The No. 12 pick from the 2014 NBA draft still isn't guaranteed to make the trip across the pond in 2016. He'll remain under contract with Anadolu Efes, and, as Feldman writes, "If Saric waits another year, he'll no longer be tied to the restrictive rookie scale."
But when the Croatian forward does come to the States, he'll make an immediate impact. Think Toni Kukoc—the comparison evoked by Bleacher Report's Jonathan Wasserman in his pre-draft scouting report.
If he's on the roster, joining the incumbent talents, the incoming draft picks and a hopefully healthy Joel Embiid, the ceiling rises drastically for this current bottom feeder. We could be looking at a depth chart like this, assuming NBADraft.net's early mock draft is exactly correct:
|Philadelphia's Projected 2016-17 Depth Chart|
|Jamal Murray*||Nik Stauksas||Ben Simmons*||Nerlens Noel||Jahlil Okafor|
|T.J. McConnell||Hollis Thompson||Dario Saric*||Richaun Holmes||Joel Embiid|
|Tim Quarterman*||Jerami Grant||Robert Covington||Thomas Bryant*|
That doesn't even factor in the ridiculous number of non-guaranteed players the Philadelphia front office could choose to keep around. Nor does it account for the loads of cap space it should have at its disposal during the coming offseason—money that could be floated toward a big name who would help expedite the seemingly perpetual rebuild.

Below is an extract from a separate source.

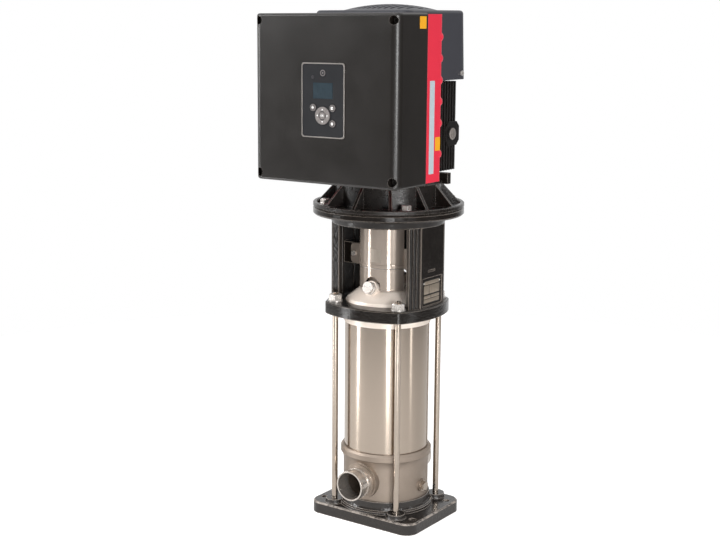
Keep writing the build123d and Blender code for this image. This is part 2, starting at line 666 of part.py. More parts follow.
def make_fan_hood():
    """Square fan hood with a domed, slotted air inlet."""
    height = HOOD_Z1 - HOOD_Z0
    outside = RectangleRounded(2 * HOOD_HALF, 2 * HOOD_HALF, HOOD_CORNER_R)
    outer = extrude(Pos(0, 0, HOOD_Z0) * outside, height, taper=HOOD_TAPER)
    outer = fillet(outer.faces().sort_by(Axis.Z)[-1].edges(), 7)
    half = HOOD_HALF - HOOD_WALL
    inside = RectangleRounded(2 * half, 2 * half, HOOD_CORNER_R - HOOD_WALL)
    inner = extrude(Pos(0, 0, HOOD_Z0 - 0.01) * inside, height - HOOD_WALL, taper=HOOD_TAPER)
    dome_r = (DOME_R ** 2 + DOME_RISE ** 2) / (2 * DOME_RISE)
    centre_z = HOOD_Z1 + DOME_RISE - dome_r
    ball = Pos(0, 0, centre_z) * Sphere(dome_r)
    core = Pos(0, 0, centre_z) * Sphere(dome_r - HOOD_WALL)
    lens = ball & cyl(DOME_R, HOOD_Z1 - 2, HOOD_Z1 + DOME_RISE + 1)
    body = outer + lens - inner
    body -= core & cyl(DOME_R - 4, HOOD_Z1 - 6, HOOD_Z1 + DOME_RISE + 1)
    pitch = 11.0
    for i in range(-7, 8):
        x = i * pitch
        reach = math.sqrt(80.0 ** 2 - x ** 2)
        slot = block(x - 2.6, x + 2.6, -reach, reach, HOOD_Z1 - 8, HOOD_Z1 + DOME_RISE + 2)
        slot -= block(-100, 100, -3, 3, HOOD_Z1 - 9, HOOD_Z1 + DOME_RISE + 3)
        body -= slot
    for sx in (-1, 1):
        for y in HOOD_SCREW_Y:
            body -= rod_x(2.6, *sorted((sx * 104, sx * 116)), y=y, z=HOOD_SCREW_Z)
    return body


def make_hood_screws():
    """Screws that hold the fan hood."""
    screws = []
    for sx in (-1, 1):
        for y in HOOD_SCREW_Y:
            x_in = sx * 100
            x_out = sx * HOOD_HALF
            x_head = x_out + sx * 3
            screw = rod_x(2.5, *sorted((x_in, x_out)), y=y, z=HOOD_SCREW_Z)
            screw += rod_x(4.8, *sorted((x_out, x_head)), y=y, z=HOOD_SCREW_Z)
            screws.append(screw)
    return group(screws)


# --------------------------------------------------------------- control box
def make_converter_frame():
    """Moulded frame between the motor and the cover, with ribbed wings."""
    body = block(-BOX_HALF_X, BOX_HALF_X, BOX_SPLIT_Y, BOX_BACK_Y, FRAME_Z0, FRAME_Z1)
    body = fillet(body.edges().filter_by(Axis.Z).group_by(Axis.Y)[-1], 6)
    pocket_front = -HOUSING_HALF - 1.5
    body -= block(-HOUSING_HALF - 3, HOUSING_HALF + 3, pocket_front, 0, FRAME_Z0 - 1, 884)
    body -= block(-HOOD_HALF - 2, HOOD_HALF + 2, -HOOD_HALF - 2, 0, 883, FRAME_Z1 + 1)
    for side in (-1, 1):
        wing_in = side * (HOOD_HALF + 6)
        wing_out = side * (BOX_HALF_X - BOX_WALL)
        for z in KNUCKLE_Z:
            x_in = side * 120
            x_out = side * (BOX_HALF_X - KNUCKLE_R + 1.5)
            y = BOX_BACK_Y - 3.5
            body += rod_x(KNUCKLE_R, *sorted((x_in, x_out)), y=y, z=z)
            body += Pos(x_out, y, z) * Sphere(KNUCKLE_R)
        body -= block(*sorted((wing_in, wing_out)), BOX_SPLIT_Y - 1, BOX_BACK_Y - BOX_WALL,
                      FRAME_Z0 + BOX_WALL, FRAME_Z1 - BOX_WALL)
    return body


def make_control_cover():
    """Deep front cover of the control box."""
    body = block(-BOX_HALF_X, BOX_HALF_X, BOX_FRONT_Y, BOX_SPLIT_Y - 0.1, BOX_Z0, BOX_Z1)
    front_edges = body.edges().filter_by(Axis.Z).group_by(Axis.Y)[0]
    body = fillet(front_edges, BOX_EDGE_R)
    body = fillet(body.faces().sort_by(Axis.Y)[0].edges(), 5)
    inner = block(-BOX_HALF_X + BOX_WALL, BOX_HALF_X - BOX_WALL, BOX_FRONT_Y + BOX_WALL, BOX_SPLIT_Y + 1,
                  BOX_Z0 + BOX_WALL, BOX_Z1 - BOX_WALL)
    inner = fillet(inner.edges().filter_by(Axis.Z).group_by(Axis.Y)[0], BOX_EDGE_R - BOX_WALL)
    for sx in (-1, 1):
        for z in COVER_SCREW_Z:
            inner -= rod_y(COVER_RECESS_R + 3, BOX_FRONT_Y, BOX_SPLIT_Y, x=sx * COVER_SCREW_X, z=z)
    body -= inner
    body -= block(-PANEL_X / 2 + 2, PANEL_X / 2 - 2, BOX_FRONT_Y - 1, BOX_FRONT_Y + 9,
                  PANEL_Z - PANEL_H / 2 + 2, PANEL_Z + PANEL_H / 2 - 2)
    for sx in (-1, 1):
        for z in COVER_SCREW_Z:
            body -= rod_y(COVER_RECESS_R, BOX_FRONT_Y - 1, BOX_FRONT_Y + COVER_RECESS_DEPTH,
                          x=sx * COVER_SCREW_X, z=z)
            body -= rod_y(2.7, BOX_FRONT_Y, BOX_SPLIT_Y, x=sx * COVER_SCREW_X, z=z)
    for x in CABLE_ENTRY_X:
        body -= cyl(10.05, BOX_Z0 - 1, BOX_Z0 + 8, x, CABLE_ENTRY_Y)
    return body


def make_cover_screws():
    """Recessed socket screws at the cover's corners."""
    screws = []
    for sx in (-1, 1):
        for z in COVER_SCREW_Z:
            head_y = BOX_FRONT_Y + COVER_RECESS_DEPTH
            screw = rod_y(6, head_y - 5, head_y, x=sx * COVER_SCREW_X, z=z)
            screw += rod_y(2.5, head_y, BOX_SPLIT_Y - 0.5, x=sx * COVER_SCREW_X, z=z)
            socket = Rot(90, 0, 0) * hexagon(5, -3, 3)
            screw -= Pos(sx * COVER_SCREW_X, head_y - 5, z) * socket
            screws.append(screw)
    return group(screws)


def make_blanking_plugs():
    """Plugs in the cover's cable entries and in the motor's side boss."""
    plug = cyl(10, BOX_Z0 - 0.05, BOX_Z0 + 8) + hexagon(24, BOX_Z0 - 4, BOX_Z0)
    plugs = [Pos(x, CABLE_ENTRY_Y, 0) * plug for x in CABLE_ENTRY_X]
    head = rod_x(13, SIDE_PAD_X, SIDE_PAD_X + 3) + rod_x(9, SIDE_PAD_X + 2.9, SIDE_PAD_X + 4.5)
    head += rod_x(8, SIDE_PAD_X - 8, SIDE_PAD_X + 0.05)
    return group(plugs + [Pos(0, SIDE_PLUG_Y, SIDE_PLUG_Z) * head])


def make_circuit_boards():
    """Power board in the control box, and the board behind the keys."""
    power = block(-130, 130, -140, -137, 735, 990) + block(-60, 60, -152, -139, 780, 940)
    y0 = BOX_FRONT_Y + 6.5
    keys = block(-44, 44, y0, y0 + 2, PANEL_Z - 64, PANEL_Z + 64)
    return group([power, keys])


def panel_outline(grow):
    """Round-cornered outline of the operating panel, on the XZ plane."""
    return RectangleRounded(PANEL_X + grow, PANEL_H + grow, 5)


def panel_slab(outline, y_front, y_back):
    """Outline raised along Y at the panel's place."""
    placed = Pos(0, y_back, PANEL_Z) * Rot(90, 0, 0) * outline
    return extrude(placed, y_back - y_front, dir=(0, -1, 0))


def make_panel_frame():
    """Thin bright rim of the operating panel."""
    body = panel_slab(panel_outline(0), BOX_FRONT_Y - 1.2, BOX_FRONT_Y)
    return body - panel_slab(panel_outline(-4), BOX_FRONT_Y - 3, BOX_FRONT_Y + 1)


# Key centres on the panel: x, height over the panel's middle, cap radius.
ROUND_KEYS = {
    "left_key": (-22.0, -13.3, 6.3),
    "right_key": (22.0, -13.3, 6.3),
    "home_key": (22.0, -41.6, 6.3),
}
PAD_Z = PANEL_Z - 27.6
PAD_R = 16.2
OK_R = 6.2
KEY_GAP = 0.35
KEY_FRONT = BOX_FRONT_Y - 2.6
KEY_BACK = BOX_FRONT_Y + 4.0
DISPLAY_Z = PANEL_Z + 17.8
STATUS_Z = PANEL_Z + 50.2


def make_panel_face():
    """Face plate of the panel with its key holes."""
    body = panel_slab(panel_outline(-4.3), BOX_FRONT_Y - 0.8, BOX_FRONT_Y + 2)
    body -= rod_y(PAD_R + KEY_GAP, BOX_FRONT_Y - 3, BOX_FRONT_Y + 3, z=PAD_Z)
    for x, dz, radius in ROUND_KEYS.values():
        body -= rod_y(radius + KEY_GAP, BOX_FRONT_Y - 3, BOX_FRONT_Y + 3, x=x, z=PANEL_Z + dz)
    body -= block(-22.3, 22.3, BOX_FRONT_Y - 3, BOX_FRONT_Y, DISPLAY_Z - 14.8, DISPLAY_Z + 14.8)
    body -= rod_y(6.3, BOX_FRONT_Y - 3, BOX_FRONT_Y, z=STATUS_Z)
    body -= rod_y(3.3, BOX_FRONT_Y - 3, BOX_FRONT_Y, x=-23, z=STATUS_Z - 8)
    return body


def make_display_window():
    """Flat window over the display."""
    return block(-22, 22, BOX_FRONT_Y - 1, BOX_FRONT_Y - 0.05, DISPLAY_Z - 14.5, DISPLAY_Z + 14.5)


def make_status_lights():
    """Ring light and small sensor lens."""
    eye = rod_y(6.2, BOX_FRONT_Y - 1.3, BOX_FRONT_Y - 0.05, z=STATUS_Z)
    dot = rod_y(3.2, BOX_FRONT_Y - 1.0, BOX_FRONT_Y - 0.05, x=-23, z=STATUS_Z - 8)
    return group([eye, dot])


def make_round_key(x, dz, radius):
    """Round key with a wider foot behind the face plate."""
    z = PANEL_Z + dz
    body = rod_y(radius, KEY_FRONT, KEY_BACK, x=x, z=z)
    body = fillet(body.faces().sort_by(Axis.Y)[0].edges(), 0.8)
    return body + rod_y(radius + 1.2, BOX_FRONT_Y + 2.3, KEY_BACK, x=x, z=z)


def make_arrow_key(turn):
    """Quarter of the round key pad."""
    body = rod_y(PAD_R, KEY_FRONT, KEY_BACK) - rod_y(OK_R + KEY_GAP, KEY_FRONT - 1, KEY_BACK + 1)
    gap = KEY_GAP / 2
    wedge = make_face(Polyline((0, gap * 1.5), (30, 30 + gap * 1.5), (-30, 30 + gap * 1.5), close=True))
    keep = Pos(0, KEY_BACK + 1, 0) * Rot(90, 0, 0) * wedge
    body &= extrude(keep, 20, dir=(0, -1, 0))
    return Pos(0, 0, PAD_Z) * Rot(0, turn, 0) * body


def make_ok_key():
    """Centre key of the pad."""
    body = rod_y(OK_R, KEY_FRONT - 0.4, KEY_BACK, z=PAD_Z)
    return fillet(body.faces().sort_by(Axis.Y)[0].edges(), 0.8)


ARROWS = {"up": 0, "right": 90, "down": 180, "left": 270}

save("base_plate", make_base_plate())
save("pump_base", make_pump_base())
save("drain_plug", make_drain_plug())
save("sleeve_seals", make_sleeve_seals())
save("outer_sleeve", ring(SLEEVE_R, SLEEVE_R - SLEEVE_WALL, SLEEVE_Z0, SLEEVE_Z1))
save("tie_rods", make_tie_rods())
save("tie_rod_washers", make_rod_washers())
save("tie_rod_nuts", make_rod_nuts())
save("stage_chambers", make_stage_chambers())
save("neck_rings", make_neck_rings())
IMPELLER = make_impeller()
for stage in range(STAGES):
    save(f"impeller_{stage + 1}", Pos(0, 0, STACK_Z + stage * STAGE_PITCH) * IMPELLER)
save("shaft_bush", make_shaft_bush())
save("shaft_nut", make_shaft_nut())
save("pump_shaft", make_pump_shaft())
save("pump_head", make_pump_head())
save("vent_plug", make_vent_plug())
save("seal_seat", make_seal_seat())
save("seal_rotor", make_seal_rotor())
save("motor_stool", make_motor_stool())
save("coupling_guard_front", make_guard(0))
save("coupling_guard_rear", make_guard(180))
save("guard_screws", make_guard_screws())
save("coupling_half_front", make_coupling_half(0))
save("coupling_half_rear", make_coupling_half(180))
save("coupling_screws", make_coupling_screws())
save("motor_flange", make_motor_flange())
save("flange_bolts", make_flange_bolts())
save("stator_housing", make_stator_housing())
save("stator_core", make_stator_core())
save("stator_windings", make_stator_windings())
save("motor_shaft", make_motor_shaft())
save("rotor_core", make_rotor_core())
save("bearing_outer_rings", make_bearing_outer_rings())
save("bearing_inner_rings", make_bearing_inner_rings())
save("upper_end_shield", make_upper_end_shield())
save("cooling_fan", make_cooling_fan())
save("fan_hood", make_fan_hood())
save("hood_screws", make_hood_screws())
save("converter_frame", make_converter_frame())
save("control_cover", make_control_cover())
save("cover_screws", make_cover_screws())
save("blanking_plugs", make_blanking_plugs())
save("circuit_boards", make_circuit_boards())
save("panel_frame", make_panel_frame())
save("panel_face", make_panel_face())
save("display_window", make_display_window())
save("status_lights", make_status_lights())
for key, (x, dz, radius) in ROUND_KEYS.items():
    save(key, make_round_key(x, dz, radius))
for arrow, turn in ARROWS.items():
    save(f"arrow_key_{arrow}", make_arrow_key(turn))
save("ok_key", make_ok_key())
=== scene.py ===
"""Finish of a vertical multistage pump with a variable-speed motor, built round its CAD frame.

Metres, +Z up, the origin under the middle of the base plate; the control box faces -Y.
"""

import json
import logging
import math
import re
from dataclasses import dataclass, field
from enum import Enum
from typing import Any, Optional, Sequence

import bmesh
import bpy
from mathutils import Matrix, Vector


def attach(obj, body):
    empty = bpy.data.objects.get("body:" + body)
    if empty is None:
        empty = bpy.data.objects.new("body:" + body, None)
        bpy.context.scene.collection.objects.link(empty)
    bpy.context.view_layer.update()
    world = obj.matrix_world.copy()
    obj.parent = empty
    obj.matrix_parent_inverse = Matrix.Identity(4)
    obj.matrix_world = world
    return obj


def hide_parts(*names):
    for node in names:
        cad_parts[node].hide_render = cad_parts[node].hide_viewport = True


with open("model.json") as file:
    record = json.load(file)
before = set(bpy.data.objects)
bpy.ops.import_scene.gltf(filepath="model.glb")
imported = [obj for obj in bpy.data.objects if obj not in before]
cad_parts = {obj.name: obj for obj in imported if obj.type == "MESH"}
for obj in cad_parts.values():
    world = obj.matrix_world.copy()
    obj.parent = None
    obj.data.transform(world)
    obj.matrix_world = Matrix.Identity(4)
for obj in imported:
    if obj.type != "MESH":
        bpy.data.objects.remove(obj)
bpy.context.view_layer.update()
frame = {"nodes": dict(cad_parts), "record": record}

LOG = logging.getLogger("pump_finish")
MM = 0.001
BODY = "pump"

Point = tuple[float, float]
Way = tuple[float, float, float]
Four = tuple[float, float, float, float]
Tree = bpy.types.NodeTree
Socket = bpy.types.NodeSocket
Mesh = bmesh.types.BMesh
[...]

Steve Kyler of Basketball Insiders calculated that this franchise would have over $52 million to spend next summer, and that's before it cuts ties with non-guaranteed contracts.
If Saric stays overseas and/or Embiid can't get healthy, the optimism will partially fade away. But if the 76ers are able to add so much talent into the mix while building around the current core, a playoff spot in the weaker half of the Association won't be entirely out of the question, and that would only be the start of something even more special for a young, increasingly stacked squad.
This possible outcome is exactly why Philadelphia has been all about trusting the process.
Note: All stats, unless otherwise indicated, come from Basketball-Reference.com and are current heading into Nov. 12's games.